12 December 2010

Fangs, gangs, perpetual trains!

[Yes, I am SO PROUD of this title. Trademark me, 2010!!!]

December reading:

Dracula's Guest: A Connoisseur's Treasury of Victorian Vampire Stories, ed. Michael Sims: Out this summer, somehow slipped down to the bottom of my stack! I'm (probably not surprisingly) a peruser of vamp fiction from way back, since encountering Anne Rice at the tender age of 13 (and the less said about those books' influence on my burgeoning sexuality, the better) (the word for this kind of pointing-out-by-saying-you're-not-pointing-it-out, btw, is paralipsis! Second most useful word I learned this week--also, from a random Wikipedia article, "demonym," meaning the proper term for a person from a particular place, e.g. Kansas, New Yorker.). Really, this is one reason Twilight irritates me so much, because I KNOW VAMPIRES and these are NOT vampires, lady!!!
Returning to the anthology at hand: Dracula's Guest is a well-curated collection of tales, interspersed with some fun "non-fiction" accounts of Eastern European vampirism. Besides the obvious suspects (Polidori, Stoker), Sims collects some forgotten gems of bloodsucker lore--my favorite was "Let Loose" by Mary Cholmondeley, which involves an aficionado of early English fresco accidentally awakening a baneful (and slightly hilarious when revealed) presence. Other highlights include Mary Elizabeth Braddon's "Good Lady Ducayne" (and if you haven't read her Lady Audley's Secret, it's one of the Great Trashy Novels), a tantalizing excerpt from James Malcolm Rymer's penny dreadful Varney the Vampyre (can we say "overwrought"? And "can't stay in one tense within a paragraph"? Yes, we can), and yes-slightly-related Aleksei Tolstoy's "The Family of the Vourdalak."

Liberation: Being the Adventures of the Slick Six After the Collapse of the United States of America, Brian Francis Slattery: Heard M. Slattery read with Charles Yu at WORD back in yikes, September? accompanying himself on banjo: a dreamlike, sci-fi-by-way-of-folk experience and a perfect setup for the novel itself, which is a freewheelin' hippie road trip bluegrass heist dystopia about trying to correct the sins of history personal and national--and viciously, sardonically funny, and brutal and multicolored and just a great ride! Loved it.

Iron Council, China Mieville: Good luck of the draw reading this right after Liberation, as they're both Westerns at their heart. Remember what I said about Mieville's playing with The City as concept? In this, the city is also a revolution, and a constant escape--a train, seized by striking employees and set out across the continent over decades, laying tracks before it just long enough to travel over them, their path constantly disappearing in their wake. It's connected to New Crobuzon, the sick-at-heart metropolis introduced in Perdido Street Station, literally and figuratively. And as usual, I have trouble even discussing Mr. Mieville's work in any kind of intelligent fashion, as I am just so overwhelmed by his genius, and so aware of my inability to accurately reflect it in my own prose. Endlessly enjoyable.

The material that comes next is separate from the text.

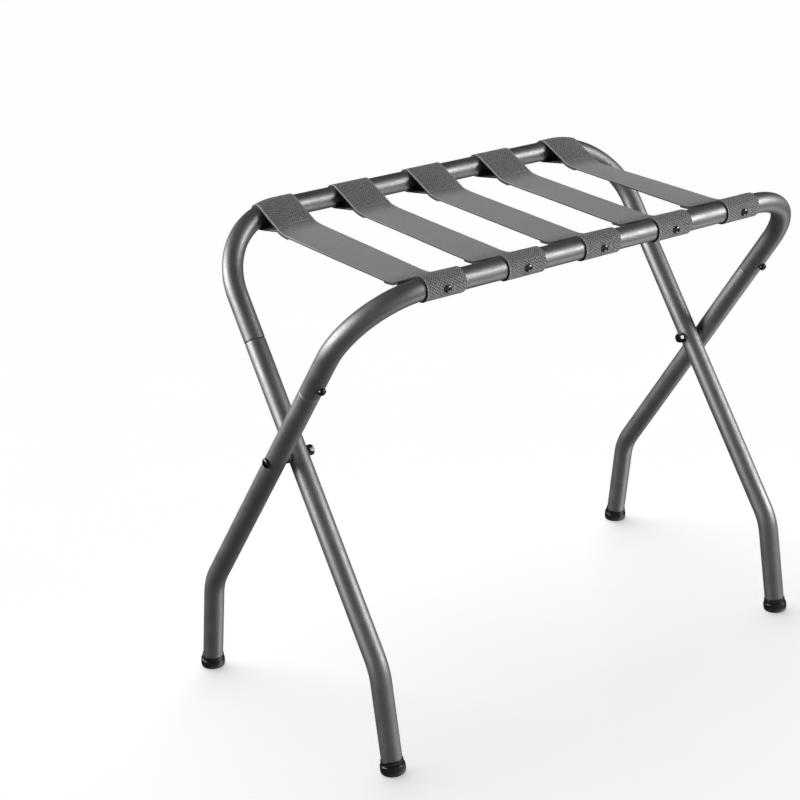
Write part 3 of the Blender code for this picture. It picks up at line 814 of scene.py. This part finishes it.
def stitching(strap):
    """Rows of stitches across the strap where each loop is sewn, on both faces."""
    cage = bmesh.new()
    line = slack_line()
    above = STRAP_THICKNESS / 2
    below = -STRAP_THICKNESS * 1.5 - PLY_GAP
    count = int((STRAP_WIDTH - 2 * STITCH_MARGIN) / STITCH_PITCH)
    for row in STITCH_ROWS:
        v, (normal_u, normal_v) = point_at(line, row)
        for mirrored in (False, True):
            for face, sign in ((above, 1), (below, -1)):
                u = row + normal_u * face
                lean = normal_u
                if mirrored:
                    u, lean = strap.span - u, -normal_u
                up = (strap.along * lean + strap.up * normal_v) * sign
                for i in range(count):
                    across = (i - count / 2) * STITCH_PITCH + (STITCH_PITCH - STITCH_LENGTH) / 2
                    start = strap.place(across, u, v + normal_v * face)
                    end = strap.place(across + STITCH_LENGTH, u, v + normal_v * face)
                    stitch(cage, start, end, up)
    bmesh.ops.recalc_face_normals(cage, faces=cage.faces)
    mesh = bpy.data.meshes.new(f"strap_{strap.number}_stitches")
    cage.to_mesh(mesh)
    cage.free()
    return mesh


def make_strap(number):
    """One strap with its stitches, laid between the frames with its transform baked in."""
    strap = Strap(number)
    mesh, length = strap_mesh(strap)
    band = piece_from_mesh(mesh.name, mesh, None, WEBBING)
    mesh = stitching(strap)
    seams = piece_from_mesh(mesh.name, mesh, None, THREAD)
    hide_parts(f"strap_{number}")
    start = rail_centre(OUTER, 0.0) + Vector((0, BLEND_MARGIN, 0))
    end = rail_centre(INNER, 0.0) - Vector((0, BLEND_MARGIN, 0))
    for piece in (band, seams):
        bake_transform(piece)


# ---- fasteners -----------------------------------------------------------------------
def lying_along(node, direction):
    """Where a turned CAD piece lies: its axis point furthest along direction, with Z
    along direction, and its length."""
    points = [vertex.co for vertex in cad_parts[node].data.vertices]
    centre = sum(points, Vector()) / len(points)
    reach = [(point - centre).dot(direction) for point in points]
    origin = centre + direction * max(reach)
    turn = direction.to_track_quat("Z", "Y").to_matrix().to_4x4()
    return Matrix.Translation(origin) @ turn, max(reach) - min(reach)


def cut_recess(mesh, width, depth, drive):
    """A cross or hexagon recess in the top of a head at z = 0."""
    cage = bmesh.new()
    if drive == "hexagon":
        bmesh.ops.create_cone(
            cage, cap_ends=True, segments=6, radius1=width, radius2=width, depth=2 * depth
        )
    else:
        for turn in (0, math.pi / 2):
            slot = Matrix.Diagonal((width * 2, width * 0.45, 2 * depth, 1))
            bmesh.ops.create_cube(cage, size=1.0, matrix=Matrix.Rotation(turn, 4, "Z") @ slot)
    cutter_mesh = bpy.data.meshes.new("recess")
    cage.to_mesh(cutter_mesh)
    cage.free()
    cutter = bpy.data.objects.new("recess", cutter_mesh)
    body = bpy.data.objects.new("head", mesh)
    for thing in (cutter, body):
        bpy.context.scene.collection.objects.link(thing)
    modifier = body.modifiers.new("recess", "BOOLEAN")
    modifier.operation = "DIFFERENCE"
    modifier.object = cutter
    modifier.use_self = True
    evaluated = body.evaluated_get(bpy.context.evaluated_depsgraph_get())
    cut_mesh = bpy.data.meshes.new_from_object(evaluated)
    for thing in (cutter, body):
        bpy.data.objects.remove(thing, do_unlink=True)
    return cut_mesh


class Screw:
    """One kind of screw or bolt: its head, its shank, its recess and its finish."""

    def __init__(self, name, finish, head_radius, head_height, shank_radius, recess_width, drive):
        self.name = name
        self.finish = finish
        self.head = (head_radius, head_height)
        self.shank_radius = shank_radius
        self.recess_width = recess_width
        self.drive = drive

    def mesh(self, length):
        """Its head's top at z = 0 and its shank down -Z; a screw with a cross is pointed."""
        radius, height = self.head
        crown_height = height * 0.62
        crown = [
            (radius * math.cos(a), crown_height * math.sin(a) - crown_height)
            for a in (math.radians(degrees) for degrees in range(0, 90, 10))
        ]
        tip = self.shank_radius * (1.4 if self.drive == "cross" else 0.3)
        profile = [
            (0.0, -length),
            (self.shank_radius - tip * 0.7, -length),
            (self.shank_radius, -length + tip),
            (self.shank_radius, -height),
            (radius - 0.0002, -height),
            (radius, -height + 0.0002),
            *crown,
            (0.0, 0.0),
        ]
        turned = turned_mesh(self.name, profile, 40)
        return cut_recess(turned, self.recess_width, height * 0.55, self.drive)


STRAP_SCREW = Screw("strap_screw", WORN_NICKEL, 0.0040, 0.0024, 0.0014, 0.0015, "cross")
JOINT_SCREW = Screw("joint_screw", BLACK_NICKEL, 0.0042, 0.0045, 0.0018, 0.0015, "hexagon")
PIVOT_BOLT = Screw("pivot_bolt", BLACK_NICKEL, 0.00525, 0.0033, 0.0029, 0.0023, "hexagon")


def place_copy(name, mesh, place, body, finish, node):
    piece = piece_from_mesh(name, mesh.copy(), None, finish)
    piece.matrix_world = place
    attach(piece, body)
    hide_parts(node)


def place_screw(screw, node, direction, body, turn=0.0):
    place, length = lying_along(node, direction)
    place = place @ Matrix.Rotation(turn, 4, "Z")
    place_copy(node + "_plated", screw.mesh(length), place, body, screw.finish, node)


def screws():
    """The strap screws and the joint screws, shaped like their CAD pieces."""
    for frame_line in FRAMES:
        end = "front" if frame_line is OUTER else "rear"
        for number in range(1, STRAP_COUNT + 1):
            place_screw(
                STRAP_SCREW, f"strap_screw_{end}_{number}", frame_line.screw_direction(),
                frame_line.body, turn=number * 0.9,
            )
        for side_name in SIDES:
            node = f"{frame_line.label}_joint_screw_{side_name}"
            place_screw(JOINT_SCREW, node, frame_line.outward(), frame_line.body)


def nut_mesh(radius, height, bore):
    """A hexagon nut with chamfered corners and a round bore, from z = -height to 0."""
    chamfer = 0.0006
    flat = radius * math.cos(math.pi / 6)
    rings = []
    for z, chamfered in ((-height, True), (-height + chamfer, False), (-chamfer, False), (0.0, True)):
        ring = []
        for j in range(FASTENER_SIDES):
            angle = 2 * math.pi * j / FASTENER_SIDES
            reach = flat / math.cos(angle % (math.pi / 3) - math.pi / 6)
            if chamfered:
                reach = min(reach, flat * 1.04)
            ring.append((reach * math.cos(angle), reach * math.sin(angle), z))
        rings.append(ring)
    rings += [circle(bore, z, FASTENER_SIDES) for z in (0.0, -height)]
    return bored_mesh("nut", rings)


def ring_mesh(name, radius, bore, height, rounding):
    """A washer or spacer from z = -height to 0, with rounded outer edges."""
    profile = [(bore, -height)]
    profile += arc((radius - rounding, -height + rounding), rounding, -90, 0, 4)
    profile += arc((radius - rounding, -rounding), rounding, 0, 90, 4)
    profile += [(bore, 0.0)]
    return bored_mesh(name, [circle(r, z, FASTENER_SIDES) for r, z in profile])


def pivots():
    """Bolt, nut, washer and spacer at each side."""
    bore = PIVOT_HOLE_RADIUS
    for side_name, side in SIDES.items():
        away = Vector((side, 0.0, 0.0))
        place_screw(PIVOT_BOLT, "pivot_bolt_" + side_name, away, OUTER.body)
        _, spacer_height = lying_along("pivot_spacer_" + side_name, away)
        washer = ring_mesh("washer", WASHER_RADIUS, bore, WASHER_HEIGHT, 0.0002)
        spacer = ring_mesh("spacer", SPACER_RADIUS, bore, spacer_height, 0.0004)
        for prefix, mesh, slot, finish in (
            ("pivot_nut_", nut_mesh(NUT_RADIUS, NUT_HEIGHT, NUT_BORE), "dark_fastener", GREY_PLATE),
            ("pivot_washer_", washer, "black_washer", MATT),
            ("pivot_spacer_", spacer, "black_washer", MATT),
        ):
            node = prefix + side_name
            place, _ = lying_along(node, away)
            place_copy(node + "_finished", mesh, place, OUTER.body, finish, node)


# ---- feet ----------------------------------------------------------------------------
def foot_cap(frame_line, side_name):
    """A moulded foot: plug, shelf under the tube's end and a fat rounded edge, flat on
    the floor."""
    side = SIDES[side_name]
    plug = TUBE_RADIUS - TUBE_WALL - SEAM_GAP
    shelf = CAP_HEIGHT - SEAM_GAP
    round_edge = 0.0030
    base = arc((CAP_RADIUS - round_edge, 0.0036), round_edge, -90, 0, 10)
    base = [(radius, z * 1.9 - 0.0032) for radius, z in base]
    base += arc((CAP_RADIUS - 0.0022, CAP_SHOULDER_HEIGHT - 0.0024), 0.0022, 0, 80, 8)
    neck = arc((CAP_NECK_RADIUS + 0.0003, CAP_SHOULDER_HEIGHT + 0.0004), 0.0003, 270, 180, 3)
    neck += arc((CAP_NECK_RADIUS - 0.0006, shelf - 0.0006), 0.0006, 0, 90, 5)
    profile = [(0.0, base[0][1]), *base, *neck]
    plug_top = shelf + CAP_PLUG_LENGTH
    profile += [(plug, shelf), (plug, plug_top - 0.0012), (plug - 0.0008, plug_top)]
    profile += [(0.0, plug_top)]
    node = f"{frame_line.label}_foot_cap_{side_name}"
    mesh = turned_mesh(node + "_moulded", profile, CAP_SIDES)
    turn = frame_line.foot_up(side).to_track_quat("Z", "Y").to_matrix().to_4x4()
    mesh.transform(Matrix.Translation(frame_line.foot(side)) @ turn)
    cage = bmesh.new()
    cage.from_mesh(mesh)
    everything = cage.verts[:] + cage.edges[:] + cage.faces[:]
    cut = bmesh.ops.bisect_plane(
        cage, geom=everything, plane_co=(0, 0, 0), plane_no=(0, 0, -1), clear_outer=True
    )
    rim = [part for part in cut["geom_cut"] if isinstance(part, bmesh.types.BMEdge)]
    bmesh.ops.contextual_create(cage, geom=rim)
    bmesh.ops.recalc_face_normals(cage, faces=cage.faces)
    cage.to_mesh(mesh)
    cage.free()
    cap = piece_from_mesh(mesh.name, mesh, frame_line.body, FOOT)
    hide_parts(node)


# ---- stage, light and camera ---------------------------------------------------------
def stage():
    bpy.ops.mesh.primitive_plane_add(size=60.0, location=(0, 0, -0.0002))
    floor = bpy.context.object
    floor.name = "floor"
    finish = Finish("pale_floor", (0.9, 0.9, 0.9), 0.9)
    cloud = finish.noise(finish.object_coordinates(), 3.0, 2.0)
    finish.set("Base Color", finish.mix(cloud, (0.90, 0.90, 0.90, 1), (0.93, 0.93, 0.93, 1)))
    finish.shader.inputs["Emission Color"].default_value = (1, 1, 1, 1)
    finish.shader.inputs["Emission Strength"].default_value = 0.46
    floor.data.materials.append(finish.material)
    floor.visible_glossy = False
    floor.visible_diffuse = False
    floor.visible_shadow = False


def area_light(name, place, target, size, power, glossy=True):
    """A softbox that lights the rack and leaves the floor to the ceiling's light."""
    light = bpy.data.lights.new(name, "AREA")
    light.shape = "RECTANGLE"
    light.size, light.size_y = size
    light.energy = power
    lamp = bpy.data.objects.new(name, light)
    bpy.context.scene.collection.objects.link(lamp)
    lamp.location = place
    lamp.rotation_euler = (Vector(target) - Vector(place)).to_track_quat("-Z", "Y").to_euler()
    lamp.visible_glossy = glossy
    lamp.visible_camera = False
    unlit = bpy.data.collections.new(name + "_leaves_out")
    unlit.objects.link(bpy.data.objects["floor"])
    lamp.light_linking.receiver_collection = unlit
    unlit.collection_objects[0].light_linking.link_state = "EXCLUDE"


def lights():
    ceiling = bpy.data.objects.new("ceiling", bpy.data.lights.new("ceiling", "SUN"))
    ceiling.data.energy = 2.2
    ceiling.data.angle = math.radians(75)
    ceiling.rotation_euler = (math.radians(-36), math.radians(6), 0)
    ceiling.visible_glossy = False
    bpy.context.scene.collection.objects.link(ceiling)
    area_light("left", (-2.7, 1.8, 1.25), (0, 0, 0.3), (3.4, 1.8), 115)
    area_light("right", (2.3, -2.1, 1.5), (0, 0, 0.3), (2.0, 1.2), 60)
    area_light("front", (0.9, -3.2, 0.8), (0, 0, 0.4), (2.4, 1.6), 70, glossy=False)
    area_light("bounce", (1.7, -1.2, -1.6), (0, 0, 0.45), (2.4, 1.3), 12)
    area_light("low_front", (1.4, -2.5, -1.0), (0, 0, 0.45), (3.0, 1.6), 150, glossy=False)
    world = bpy.data.worlds.new("studio")
    bpy.context.scene.world = world
    world.use_nodes = True
    tree = world.node_tree
    split = tree.nodes.new("ShaderNodeSeparateXYZ")
    tree.links.new(tree.nodes.new("ShaderNodeTexCoord").outputs["Generated"], split.inputs[0])

    def spread(value, from_low, from_high, low, high):
        made = tree.nodes.new("ShaderNodeMapRange")
        tree.links.new(value, made.inputs[0])
        for socket, number in zip(made.inputs[1:5], (from_low, from_high, low, high)):
            socket.default_value = number
        return made.outputs[0]

    ramp = tree.nodes.new("ShaderNodeValToRGB")
    stops = [(0.0, 0.04), (0.40, 0.09), (0.49, 0.20), (0.56, 0.20), (0.68, 0.06), (1.0, 0.03)]
    while len(ramp.color_ramp.elements) < len(stops):
        ramp.color_ramp.elements.new(0.5)
    for element, (position, level) in zip(ramp.color_ramp.elements, stops):
        element.position = position
        element.color = (level, level, level, 1)
    tree.links.new(spread(split.outputs["Z"], -1.0, 1.0, 0.0, 1.0), ramp.inputs[0])
    behind = spread(split.outputs["Y"], -0.1, 0.5, 1.0, 0.25)
    room = tree.nodes.new("ShaderNodeVectorMath")
    room.operation = "SCALE"
    tree.links.new(ramp.outputs[0], room.inputs[0])
    tree.links.new(behind, room.inputs["Scale"])
    mix = tree.nodes.new("ShaderNodeMix")
    mix.data_type = "RGBA"
    tree.links.new(tree.nodes.new("ShaderNodeLightPath").outputs["Is Camera Ray"], mix.inputs[0])
    tree.links.new(room.outputs[0], mix.inputs[6])
    mix.inputs[7].default_value = (1, 1, 1, 1)
    tree.links.new(mix.outputs[2], tree.nodes["Background"].inputs["Color"])


def camera():
    data = bpy.data.cameras.new("camera")
    data.lens = 85.8
    data.sensor_width = 36.0
    data.clip_end = 100.0
    seen_from = bpy.data.objects.new("camera", data)
    bpy.context.scene.collection.objects.link(seen_from)
    seen_from.location = (-1.2466, -1.5046, 1.0601)
    seen_from.rotation_euler = [math.radians(angle) for angle in (68.476, 1.319, -36.666)]
    bpy.context.scene.camera = seen_from
    bpy.context.scene.view_settings.view_transform = "Standard"


# ---- putting it together -------------------------------------------------------------
camera()
stage()
lights()
rail_tubes = [top_tube(frame_line) for frame_line in FRAMES]
for line in FRAMES:
    for name in SIDES:
        lower_leg(line, name)
        foot_cap(line, name)
for strap_number in range(1, STRAP_COUNT + 1):
    make_strap(strap_number)
screws()
pivots()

And in sad news, coming full circle back to fangs: Francesca Lia Block's YA-vamp-bandwagon entry, Pretty Dead, is just awful. She's begun writing like a pale imitator of herself at her height, with none of the lushness or the heart that made her so important. Oh well, we'll always have Weetzie.

No comments:

Post a Comment

 
Creative Commons License
Muse at Highway Speeds by http://museathighwayspeeds.blogspot.com is licensed under a Creative Commons Attribution-NonCommercial-NoDerivs 3.0 Unported License.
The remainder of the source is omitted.